Work required:
Check every line below for the string "names", and copy the lines that contain it.

Object modeling scripts:

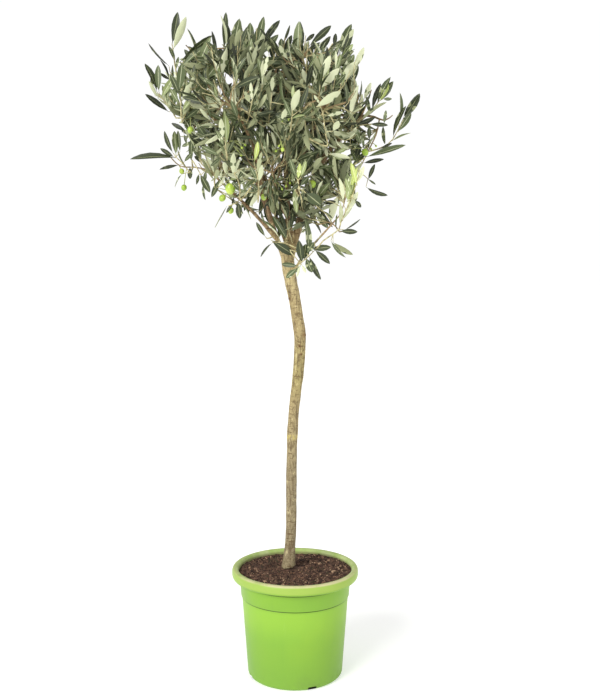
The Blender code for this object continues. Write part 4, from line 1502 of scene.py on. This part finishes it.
def growSprouts(templates, bundles, twigSpots):
    rng = random.Random("sprouts")
    shoots, shape = [], sproutShape
    leaving, arriving = shape["bends"]
    for limb, share, way, length in sprouts:
        start, along = placeOn(paths[limb], share)
        out = Vector(way).normalized()
        root = start + out * shape["off"]
        end = start + out * length + Vector((0, 0, length * shape["rise"]))
        bends = root + out * length * leaving, end - along * length * arriving
        path = interpolate_bezier(root, *bends, end, len(shape["radii"])), shape["radii"]
        addTube(bundles["shoots"], *path, 5)
        shoots.append((path, True, shape["vigour"]))
    return dressShoots("", shoots, templates, bundles, twigSpots, rng)


placing = {
    "foot": 0.0018,
    "tip": 0.0009,
    "limbRather": 0.02,  # how much further than a twig the limb may be that a placed shoot springs from
    "depth": (-0.014, 0.010),  # of a leaf's tip, before or behind its root
    "stalkFrom": 0.003,
    "stalk": [0.0008, 0.0006],
}


def growOutline(templates, bundles, twigSpots):
    rng = random.Random("outline")
    tree = treeOf(twigSpots)
    for shoot in placedShoots.values():
        points, blades = bladesOf(shoot)
        twig, _, toTwig = tree.find(points[0])
        limb, _, toLimb = strung[0].find(points[0])
        points.insert(0, limb if toLimb < toTwig + placing["limbRather"] else twig)
        taper = placing["foot"] - placing["tip"]
        radii = [placing["foot"] - taper * i / (len(points) - 1) for i in range(len(points))]
        addTube(bundles["shoots"], *finer((points, radii), growth["step"]), 6)
        for root, tip, wide, tone in blades:
            tip.y = max(tip.y + rng.uniform(*placing["depth"]), cadBox[0].y)
            near = min(points, key=lambda point: (point - root).length)
            if (near - root).length > placing["stalkFrom"]:
                addTube(bundles["shoots"], [near, root], placing["stalk"], 4)
            addBlade(bundles["leaves"], templates, tone, root, tip, wide, rng)
    return len(placedShoots)


def addBlade(bm, templates, tone, root, tip, wide, rng):
    # a placed leaf, turned about its length until it looks as wide as it should
    out = (tip - root).normalized()
    size = (tip - root).length / leaves["blade"]
    full = size * leaves["blade"] * sum(leaves["halfWidth"])
    up = eye - root
    up = (up - out * up.dot(out)).normalized()
    roll = math.acos(min(1, wide / full)) * rng.choice((-1, 1))
    up = Matrix.Rotation(roll, 3, out) @ up * (-1 if tone < 0 else 1)
    turn = Matrix((out.cross(up) * max(1, wide / full), out, up)).transposed().to_4x4()
    addCopy(bm, rng.choice(templates)[abs(tone)], Matrix.Translation(root) @ turn @ Matrix.Scale(size, 4))


def twigMaterial(name, colour, roughness, gloss, dark, pale):
    f = Finish(name, colour, roughness, gloss)
    grain = f.noise(90, detail=5)
    return f.wear(f.mix(f.between(grain, 0.35, 0.65), dark, pale), None, grain, 0.0006, 0.5)


def makeFoliage():
    templates = leafTemplates()
    bundles = {"wood": bmesh.new(), "shoots": bmesh.new(), "leaves": bmesh.new()}
    twigSpots, blinds = [], []
    names, perPiece = list(boughs), leaves["masses"]
    for i, name in enumerate(names):
        shoots, count = growMass(name, templates, bundles, twigSpots)
        print("mass", name, shoots, "shoots", count, "leaves")
        if name == names[-1]:
            print("sprouts: shoots, leaves", *growSprouts(templates, bundles, twigSpots))
            print("placed:", growOutline(templates, bundles, twigSpots), "shoots")
        if i % perPiece == perPiece - 1 or name == names[-1]:
            bm = bundles["leaves"]
            blinds.append(BVHTree.FromBMesh(bm))
            nodes = ["foliage_" + n for n in names[i - i % perPiece : i + 1]]
            number = i // perPiece
            piece = newPiece(f"leaves{number}", bm, leafMaterials(), "olive_leaf", nodes, smooth=False)
            print(piece.name, sum(len(face.vertices) - 2 for face in piece.data.polygons), "triangles")
            bundles["leaves"] = bmesh.new()
    wood = twigMaterial("twigBark", (132, 104, 74), 0.85, 0.2, (112, 92, 66), (176, 152, 114))
    young = twigMaterial("youngShoot", (170, 160, 116), 0.7, 0.25, (140, 130, 92), (204, 196, 148))
    newPiece("twigs", bundles["wood"], [wood], "olive_bark", sharpAngle=80)
    newPiece("youngShoots", bundles["shoots"], [young], "olive_leaf", sharpAngle=80)
    return twigSpots, blinds


olives = {
    "radius": 0.0066,
    "hang": 0.014,  # from the twig to the fruit's middle, less its radius
    "stretch": 0.045,  # the longest reach from a twig to where one shows
    "seen": [  # where one shows, in pixels of the view, and its size
        (190.5, 130, 1), (181.7, 171.3, 0.85), (184, 187.6, 0.95), (230.3, 188.7, 1.65), (222.4, 198, 1.1),
        (230.8, 210.5, 1), (263.8, 197, 0.95), (312.6, 184, 1.15), (365, 152.2, 1.1), (282.5, 149.5, 0.6),
        (242, 148, 0.42), (245, 145, 0.36), (241, 155, 0.4), (238, 151, 0.34), (276, 151, 0.4),
        (279, 146, 0.34), (285, 116, 0.42), (289, 120, 0.36), (282, 121, 0.34), (286, 186, 0.42),
        (282, 189, 0.36), (290, 183, 0.34), (376, 146, 0.36), (371, 149, 0.4),
    ],
    "below": 2,  # how much rather below its twig than above
    "inFront": 0.03,
    "choice": 60,  # twig spots that are tried for each
    "more": 14,  # at the back
    "moreBelow": 1.33,
    "moreSizes": (0.55, 1.05),
    "moreHang": 0.7,
    "sway": 0.006,
    "tall": 1.12,
    "ends": {"from": 1.08, "point": 0.06, "dent": 0.05},
    "stalk": [0.0009, 0.0007, 0.0010],
    "stalkBend": 0.003,
    "seed": 5,
}


def oliveTemplate():
    bm = bmesh.new()
    bmesh.ops.create_uvsphere(bm, u_segments=16, v_segments=12, radius=1)
    ends = olives["ends"]
    for vert in bm.verts:
        vert.co.z *= olives["tall"]
        if vert.co.z < -ends["from"]:
            vert.co.z -= ends["point"]
        if vert.co.z > ends["from"]:
            vert.co.z -= ends["dent"]
    for face in bm.faces:
        face.smooth = True
    return asTemplate(bm, "olive")


def oliveMaterial():
    f = Finish("greenOlive", (166, 198, 52), 0.3, 0.5, Coat_Weight=0.15)
    blotch = f.noise(60, detail=3)
    specks = f.noise(700, detail=2)
    colour = f.mix(f.between(blotch, 0.35, 0.65), (150, 180, 58), (192, 212, 92))
    colour = f.mix(f.between(specks, 0.62, 0.72) * 0.5, colour, (208, 222, 120))
    return f.wear(colour, 0.26 + blotch * 0.12, specks, 0.0002, 0.2)


def oliveAt(spot, u, v):  # the fruit's middle, hung from this spot and seen at the pixel
    apart = placeAt(u, v, spot.y) - spot
    return spot + apart.normalized() * min(apart.length, olives["stretch"])


def oliveMiss(spot, u, v, drop):  # how badly this spot suits such a fruit
    apart = placeAt(u, v, spot.y) - spot
    return abs(apart.length - drop) + max(0, apart.z) * olives["below"] + spot.y * olives["inFront"]


def oliveSpots(twigSpots, blinds, rng):  # twig spot, fruit's middle and radius of each
    hung = []
    for u, v, size in olives["seen"]:
        radius = olives["radius"] * size
        drop = radius + olives["hang"]
        ranked = sorted(twigSpots, key=lambda spot: oliveMiss(spot, u, v, drop))
        tried = ranked[: olives["choice"]]
        free = [spot for spot in tried if not blocked(oliveAt(spot, u, v), radius, blinds)]
        spot = (free or tried)[0]
        hung.append((spot, oliveAt(spot, u, v), radius))
    behind = [spot for spot in twigSpots if spot.z < olives["moreBelow"] and spot.y > 0]
    side = olives["sway"]
    for _ in range(olives["more"]):
        spot, radius = rng.choice(behind), olives["radius"] * rng.uniform(*olives["moreSizes"])
        sway = Vector((rng.uniform(-side, side), rng.uniform(-side, side), 0))
        drop = Vector((0, 0, radius + olives["hang"] * olives["moreHang"]))
        hung.append((spot, spot + sway - drop, radius))
    return hung


def blocked(middle, radius, blinds):  # whether a leaf stands before it
    way = (middle - eye).normalized()
    reach = (middle - eye).length - radius
    return any(blind.ray_cast(eye, way, reach)[0] for blind in blinds)


def makeOlives(twigSpots, blinds):
    rng = random.Random(olives["seed"])
    template = oliveTemplate()
    fruit, stalks = bmesh.new(), bmesh.new()
    made = 0
    for spot, middle, radius in oliveSpots(twigSpots, blinds, rng):
        if offLimbs(middle, radius + growth["clear"]):
            hang = (spot - middle).normalized()
            tilt = Vector((0, 0, 1)).rotation_difference((hang + Vector((0, 0, 1))).normalized())
            turn = tilt.to_matrix().to_4x4()
            addCopy(fruit, template, Matrix.Translation(middle) @ turn @ Matrix.Scale(radius, 4))
            top = middle + tilt @ Vector((0, 0, radius))
            bend = spot.lerp(top, 0.5) + Vector((0, 0, olives["stalkBend"]))
            addTube(stalks, [spot, bend, top], olives["stalk"], 5)
            made += 1
    newPiece("olives", fruit, [oliveMaterial()], "olive_leaf", smooth=False)
    stalk = Finish("oliveStalk", (158, 168, 100), 0.6)
    grain = stalk.noise(200, detail=3)
    stalk.wear(stalk.mix(grain, (140, 150, 86), (176, 184, 116)))
    newPiece("oliveStalks", stalks, [stalk.material], "olive_leaf")
    print("olives:", made)


setUpStudio()
makePot()
makeSoilBed()
makeChips()
makeBark()
makeOlives(*makeFoliage())
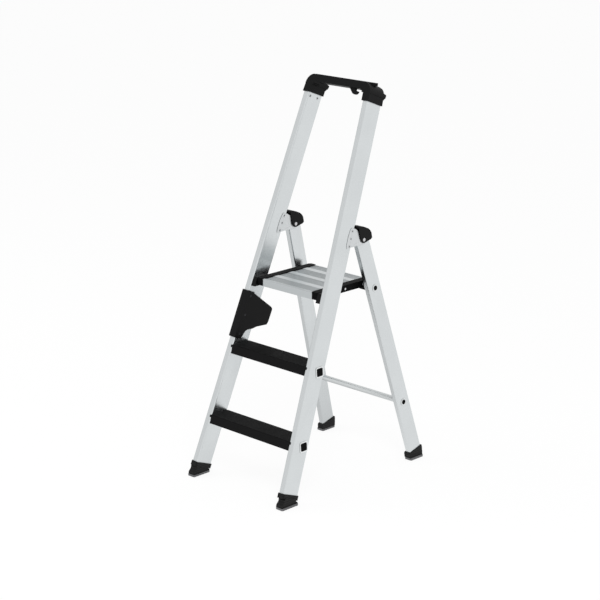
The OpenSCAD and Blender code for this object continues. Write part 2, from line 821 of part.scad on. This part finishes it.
module side_cap(side) {
    y0 = deck_y0 - 1.5;
    color("black") difference() {
        union() {
            stand(side) translate([0, 0, cap_low]) linear_extrude(cap_top - cap_low) cap_plan();
            // the nose drops in front of the rest's peg, which sits in a half-round notch
            stand(side) intersection() {
                translate([0, 0, nose_low]) linear_extrude(cap_top - nose_low) cap_plan();
                translate([deck_half, y0, nose_low]) cube([60, nose_y, 40]);
            }
            // the lug carries the axle
            stand(side) rod(lug_r, deck_half + 1, platform_half, axle_y, axle_z);
            // the inner lip laps over the deck's edge
            stand(side) translate([deck_half - 2, deck_y0 + 8, deck_z - 1])
                cube([3, deck_y1 - deck_y0 - 16, cap_top - deck_z + 1]);
        }
        stand(side) rod(tube_r + run, 100, 220, axle_y, axle_z);
        stand(side) rod(peg_r + gap, deck_half + 2, 220, peg_y, peg_z);
        for (y = deck_rivet_y) stand(side) {
            rod(2.6, deck_half - 1, platform_half + 1, y, deck_z - 12);
            rod(5, platform_half - 1.5, platform_half + 1, y, deck_z - 12);
        }
    }
}

module left_side_cap() { side_cap(-1); }
module right_side_cap() { side_cap(1); }

module deck_rivets() {
    color("silver") for (side = [-1, 1], y = deck_rivet_y) stand(side) translate([0, y, deck_z - 12]) {
        rod(2.5, deck_half - skin, platform_half - 1.5, 0, 0);
        translate([platform_half - 1.5, 0, 0]) head(4.6, 1.2);
    }
}

left_rail();
right_rail();
lower_rung();
upper_rung();
lower_tread();
upper_tread();
rung_plugs();
handle_bridge();
bridge_rivets();
carrying_grip();
grip_screws();
left_hinge_bracket();
right_hinge_bracket();
hinge_rivets();
hinge_pins();
left_platform_rest();
right_platform_rest();
rest_screws();
left_front_shoe();
right_front_shoe();
left_front_sole();
right_front_sole();
left_rear_leg();
right_rear_leg();
left_leg_cap();
right_leg_cap();
hinge_bushes();
cross_bar();
cross_bar_plugs();
platform_axle();
axle_plugs();
axle_spacers();
left_rear_shoe();
right_rear_shoe();
left_rear_sole();
right_rear_sole();
platform_deck();
left_side_cap();
right_side_cap();
deck_rivets();
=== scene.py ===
import json
import math

import bmesh
import bpy
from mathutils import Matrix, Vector


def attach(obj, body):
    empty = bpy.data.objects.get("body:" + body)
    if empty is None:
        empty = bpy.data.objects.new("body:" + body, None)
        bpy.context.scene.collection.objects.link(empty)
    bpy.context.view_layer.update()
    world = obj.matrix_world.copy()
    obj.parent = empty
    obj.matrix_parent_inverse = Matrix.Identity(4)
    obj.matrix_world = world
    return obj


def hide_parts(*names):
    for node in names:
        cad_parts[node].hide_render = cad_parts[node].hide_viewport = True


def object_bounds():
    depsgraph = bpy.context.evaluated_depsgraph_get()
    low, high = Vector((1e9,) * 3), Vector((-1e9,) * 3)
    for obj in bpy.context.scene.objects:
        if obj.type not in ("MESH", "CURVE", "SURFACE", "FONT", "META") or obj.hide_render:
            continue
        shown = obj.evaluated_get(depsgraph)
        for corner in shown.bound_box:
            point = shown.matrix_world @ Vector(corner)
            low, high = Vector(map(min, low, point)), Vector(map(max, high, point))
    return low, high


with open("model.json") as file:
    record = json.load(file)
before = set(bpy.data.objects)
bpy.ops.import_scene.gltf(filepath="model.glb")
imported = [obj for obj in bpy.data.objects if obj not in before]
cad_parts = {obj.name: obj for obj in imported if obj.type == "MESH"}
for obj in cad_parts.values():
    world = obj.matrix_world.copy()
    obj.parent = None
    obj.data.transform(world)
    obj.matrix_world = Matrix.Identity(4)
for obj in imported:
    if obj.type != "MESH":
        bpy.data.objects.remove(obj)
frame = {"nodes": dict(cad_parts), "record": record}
cad_low, cad_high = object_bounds()

slot_of = {s["node"]: s["material_slot"] for s in frame["record"]["subparts"]}
deck_top = next(m["pos_m"][2] for m in frame["record"]["mounts"] if m["name"] == "platform_top")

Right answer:
    names, perPiece = list(boughs), leaves["masses"]
    for i, name in enumerate(names):
        if name == names[-1]:
        if i % perPiece == perPiece - 1 or name == names[-1]:
            nodes = ["foliage_" + n for n in names[i - i % perPiece : i + 1]]
def hide_parts(*names):
    for node in names:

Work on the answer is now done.